Our social, economic, and political institutions have become creaky and sclerotic. In the United States, attitudes towards capitalism are deteriorating among those under forty years of age. Young Americans strain under the yoke of obscene education, healthcare, and housing costs while navigating career roadblocks including lack of legal protections, ongoing commoditization of labor, and structural inequities. The COVID-19 pandemic ushered in crushing global job losses, only a decade after the Great Recession battered career prospects. Workers around the world are struggling with unemployment, underemployment, temporary positions, or juggling “gigs” to create a stream of income while we hold our collective breath to see if Jeff Bezos will become the first trillionaire in history.
In 1989, Francis Fukuyama famously proclaimed Western liberalism to be the ultimate form of human government. In 2018, he lamented the “disastrous effect” of unregulated markets running amok in the intervening years and argued for the implementation of socialist-style redistributive policies to combat today’s massive inequalities—a stunning reversal. Between Reaganomics, Thatcherism, petrogarchs, and technogarchs, the guardrails have fallen off the free-market economy. We’ve given ourselves free rein to exhaust our resources, no matter the consequences. While humanity could very well survive the worst climate change scenarios, the impact on the interconnected natural and man-made systems we depend upon is inescapable. 2020 tied for the warmest year in recorded history. Without urgent carbon emissions cuts, we will soon trigger the 2°C temperature rise believed to the tipping point for irreversible climate change. We don’t have the luxury to look away. No, Mars is not a realistic back-up plan.

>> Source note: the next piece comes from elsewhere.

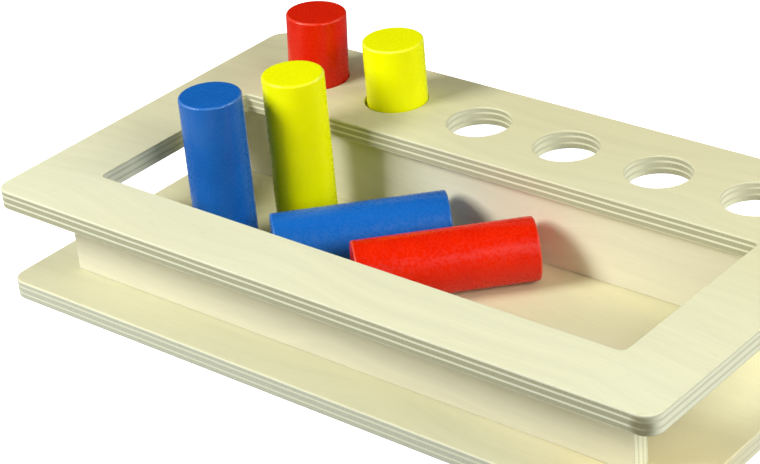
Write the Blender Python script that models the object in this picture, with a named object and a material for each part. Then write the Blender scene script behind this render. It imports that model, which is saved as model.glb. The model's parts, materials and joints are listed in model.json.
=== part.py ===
"""A toy bench with a tray and six painted pegs.

Two plywood boards with the same outline are held apart by two plywood walls that stand
on edge. The upper board has a tray opening and a row of round peg holes. Hidden glued
dowels tie each wall to both boards. The pegs are loose: two stand in the holes, two stand
in the tray and two lie in it.

Lengths are metres. +Z is up, the front of the bench is -Y, and the origin is the middle
of the base board's underside.
"""
import bpy
import bmesh
from math import cos, radians, sin, tan
from mathutils import Matrix, Vector

MM = 0.001

# Boards: the base board and the top board share this outline.
BOARD_LENGTH = 350 * MM
BOARD_WIDTH = 194 * MM
BOARD_THICKNESS = 9 * MM
BOARD_CORNER_RADIUS = 7.5 * MM
ARRIS_RADIUS = 0.8 * MM

# Tray opening in the top board: the rims of board left around it.
LEFT_RIM = 34.3 * MM
RIGHT_RIM = 35.0 * MM
FRONT_RIM = 33.3 * MM
REAR_STRIP = 63.4 * MM
OPENING_CORNER_RADIUS = 3 * MM

# Walls: on edge between the boards, set back a little from the opening's edges.
WALL_THICKNESS = 9 * MM
WALL_HEIGHT = 36.6 * MM
WALL_LEFT_INSET = 22.2 * MM
WALL_RIGHT_INSET = 24.9 * MM
FRONT_WALL_SETBACK = 1.2 * MM
BACK_WALL_SETBACK = 5.6 * MM
GLUE_LINE = 0.3 * MM

# Pegs: six turned cylinders of one nominal length. How far each is cut off it is given by name.
PEG_DIAMETER = 28.6 * MM
PEG_LENGTH = 78.8 * MM
PEG_LENGTH_ERRORS = {
    "yellow_peg_in_hole": -2.7 * MM,
    "blue_peg_standing": -0.6 * MM,
    "yellow_peg_standing": -0.8 * MM,
    "blue_peg_lying": 0.7 * MM,
    "red_peg_lying": 1.6 * MM,
}
PEG_ARRIS_RADIUS = 1.1 * MM
PEG_SEAT_GAP = 0.3 * MM

# Peg holes: one row behind the back wall.
HOLE_COUNT = 6
PEG_HOLE_CLEARANCE = 0.7 * MM
FIRST_HOLE_INSET = 52.5 * MM
LAST_HOLE_INSET = 55.7 * MM
PEG_ROW_GAP = 2.2 * MM

# Dowels: glued pins, half in a wall's edge and half in a board.
DOWELS_PER_EDGE = 3
DOWEL_DIAMETER = 5 * MM
DOWEL_LENGTH = 17 * MM
DOWEL_DEPTH_IN_BOARD = 5.5 * MM
DOWEL_END_INSET = 36 * MM
DOWEL_CHAMFER = 0.5 * MM
DOWEL_CLEARANCE = 0.3 * MM

# Facets round each kind of curve.
CORNER_SEGMENTS = 6
PEG_SEGMENTS = 48
DOWEL_SEGMENTS = 16
ARRIS_SEGMENTS = 2

# Heights of the faces that things rest on.
BASE_TOP = BOARD_THICKNESS
WALL_BOTTOM = BASE_TOP + GLUE_LINE
WALL_TOP = WALL_BOTTOM + WALL_HEIGHT
TOP_BOARD_BOTTOM = WALL_TOP + GLUE_LINE
TOP_BOARD_TOP = TOP_BOARD_BOTTOM + BOARD_THICKNESS
PEG_FLOOR = BASE_TOP + PEG_SEAT_GAP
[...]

While Jeff Bezos is busy looking to the stars, I’m still having a hard time imagining the future here at home. Perhaps this explains why I am not a future trillionaire. Sometimes I catch glimpses of what the future could look like. Some are hopeful. Maybe we’ll learn to cooperate better globally thanks to new communication tools that connect us all. Maybe we’ll curb our appetite for fossil fuels and embrace renewable energy sources even if it’s initially uncomfortable. Some are harrowing: how desperate will we get if we have to fight each other for clean water or livable land? My niece will turn twenty-six in 2035. I hope the years will stretch out long before her. But I fear our debts are coming due, and I worry about the world she will grow up in.